To: marcos who wrote (236)8/28/2001 7:20:21 PM
From: russwinter  Read Replies (1) | Respond to of 260
 
I've spotted an important aspect of the RC situation players should be aware of. Despite what you will read in the last paragraph, I picked up 105,000 at 8.5 today, averaging down on my 57,000 @ 36 prior cost (gag). My thesis is that the underlying asset, VR as a permitted, fairly low cost mine is worth much of than the enterprise value @ 9 (57.3 million X 9= 5.15 Canadian X 65 cents conversion= US 3.35 million plus all negative working capital and long term debt at 6/30/01 of US 7.0. Add 7.0 to 3.35 to get EV, which is US 10.35 million.

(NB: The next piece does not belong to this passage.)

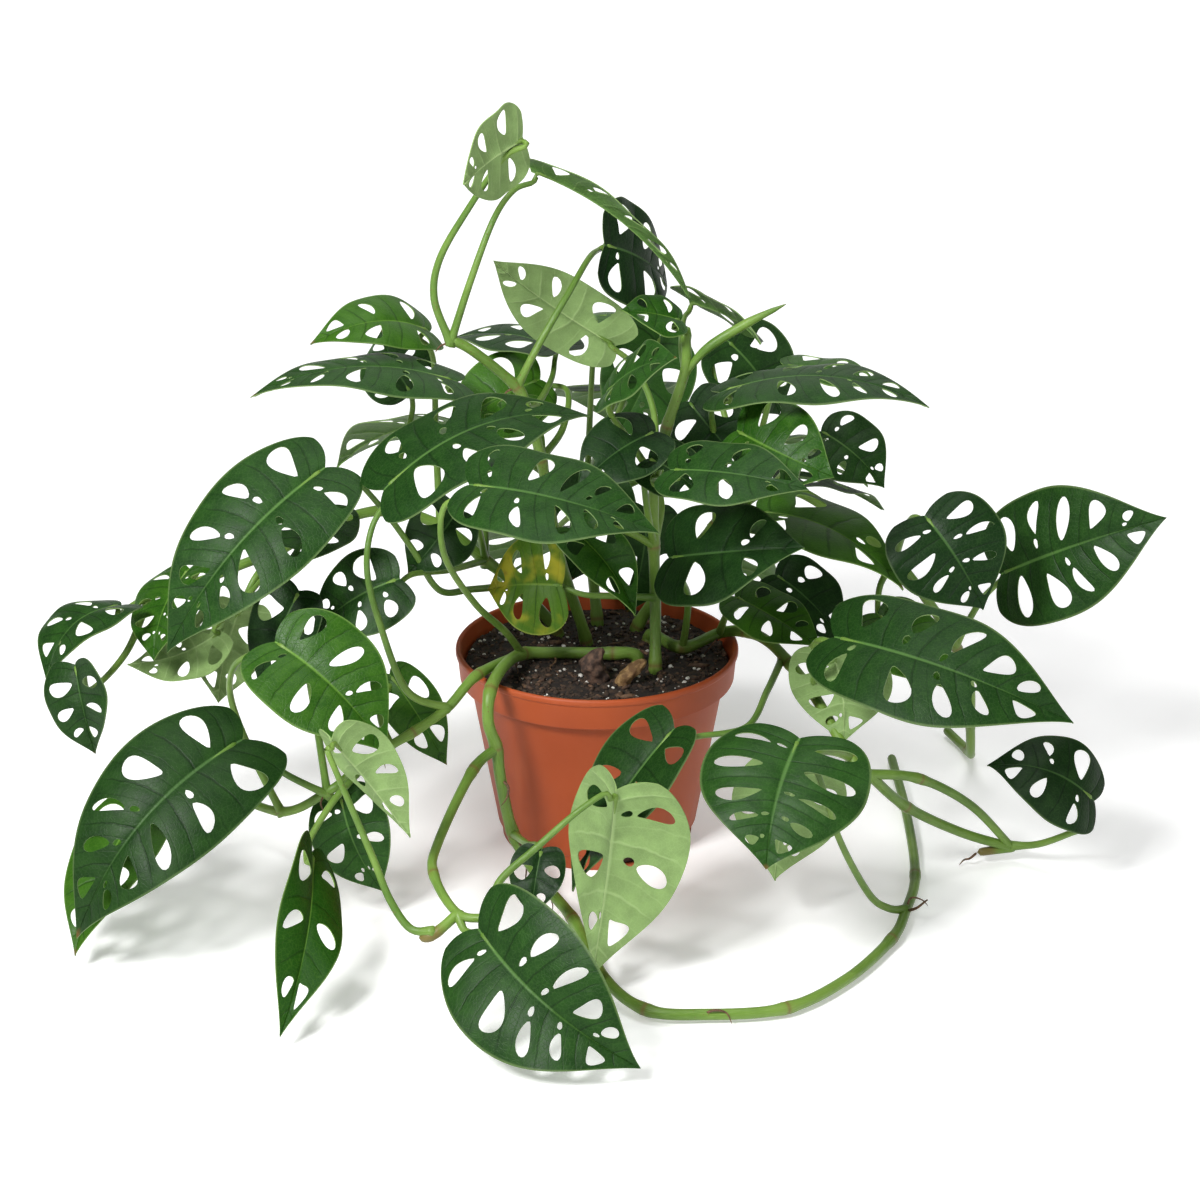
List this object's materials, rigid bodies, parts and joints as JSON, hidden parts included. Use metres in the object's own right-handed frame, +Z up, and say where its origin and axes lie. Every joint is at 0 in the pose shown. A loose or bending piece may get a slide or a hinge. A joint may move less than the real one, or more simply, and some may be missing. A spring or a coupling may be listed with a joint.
{
  "type": "potted monstera adansonii plant",
  "caption": "Trailing swiss cheese vine with slotted oval leaves, growing from soil in a tapered nursery pot with a stepped rim; it stands on its flat base.",
  "frame": {"origin": "centre of the pot's flat base, on the surface it stands on", "axes": "+Z up along the pot's axis; +X to the right and -Y towards the viewer of the pictured side"},
  "size_m": [0.586, 0.4968, 0.4145],
  "materials": {
    "pot": "satin moulded terracotta-coloured plastic",
    "soil": "damp potting soil with perlite",
    "dry_brown": "dry fibrous stub",
    "dry_tan": "dry papery scrap",
    "vine": "smooth green stem",
    "leaf_dark": "semi-gloss leaf, paler underside",
    "leaf_deep": "semi-gloss leaf, paler underside",
    "leaf_fresh": "glossy young leaf",
    "leaf_yellowing": "semi-gloss leaf with yellow patches"
  },
  "bodies": {
    "root": {"pot": "pot", "soil": "soil", "stub_dark": "dry_brown", "stub_tan": "dry_tan", "vine_front": "vine", "vine_right": "vine", "vine_top": "vine", "vine_upright": "vine", "vine_far_right": "vine", "vine_far_left": "vine", "vine_back": "vine", "leaf_left_centre": "leaf_dark", "leaf_centre_front": "leaf_dark", "leaf_mid_left": "leaf_fresh", "leaf_left_lower": "leaf_deep", "leaf_left_lower_back": "leaf_fresh", "leaf_dark_hanging": "leaf_dark", "leaf_twisted": "leaf_fresh", "leaf_left_blue": "leaf_deep", "leaf_front_bottom": "leaf_dark", "leaf_pot_right": "leaf_fresh", "leaf_centre_right": "leaf_deep", "leaf_right_under": "leaf_fresh", "leaf_right_front": "leaf_dark", "leaf_pot_front": "leaf_dark", "leaf_right_low": "leaf_deep", "leaf_top_droop": "leaf_dark", "leaf_top_dark": "leaf_deep", "leaf_top_left_dark": "leaf_dark", "leaf_top_edge": "leaf_dark", "leaf_blue_top": "leaf_dark", "leaf_crinkled": "leaf_fresh", "leaf_yellowing": "leaf_yellowing", "leaf_small_centre": "leaf_fresh", "leaf_right_far": "leaf_dark", "leaf_right_round": "leaf_deep", "leaf_right_long": "leaf_dark", "leaf_right_bright": "leaf_fresh", "leaf_right_back_bright": "leaf_fresh", "leaf_right_small": "leaf_dark", "leaf_right_arch": "leaf_fresh", "leaf_right_edge_dark": "leaf_deep", "leaf_right_lower_mid": "leaf_fresh", "leaf_left_upper": "leaf_dark", "leaf_left_top_bright": "leaf_fresh", "leaf_left_top_long": "leaf_dark", "leaf_left_top_loop": "leaf_deep", "leaf_left_slotted": "leaf_dark", "leaf_left_open": "leaf_dark", "leaf_left_behind": "leaf_fresh", "leaf_far_left": "leaf_dark", "leaf_far_left_low": "leaf_deep", "leaf_back_left": "leaf_dark", "leaf_back_centre": "leaf_dark", "leaf_back_right": "leaf_dark", "leaf_back_low": "leaf_deep", "leaf_back_low_right": "leaf_dark", "leaf_back_high": "leaf_fresh"}
  },
  "joints": []
}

Debate me, but that's not much more than construction cost of VR plant, and values the deposit itself, and the Marathon situation at zero. This is a classic stub, and should attract some interest, either a raid, or force management (only own 610,000 shares that I could count) to capitalize on the asset. What's especially ironic is that a small player with US 500K could pick away at these sub-10 prices coming to market and get 15% interest, which would exercise major control given mgt's position. They could dictate a sale of all, or part of the company's assets, and force a rerating to much higher stock prices. Say sell half of VR to a corporate partner for (US 20 million) and you can see that this situation gets rerated in a flash. I'd love good feedback on a valuation for VR? Or Marathon? That's the important element of this play.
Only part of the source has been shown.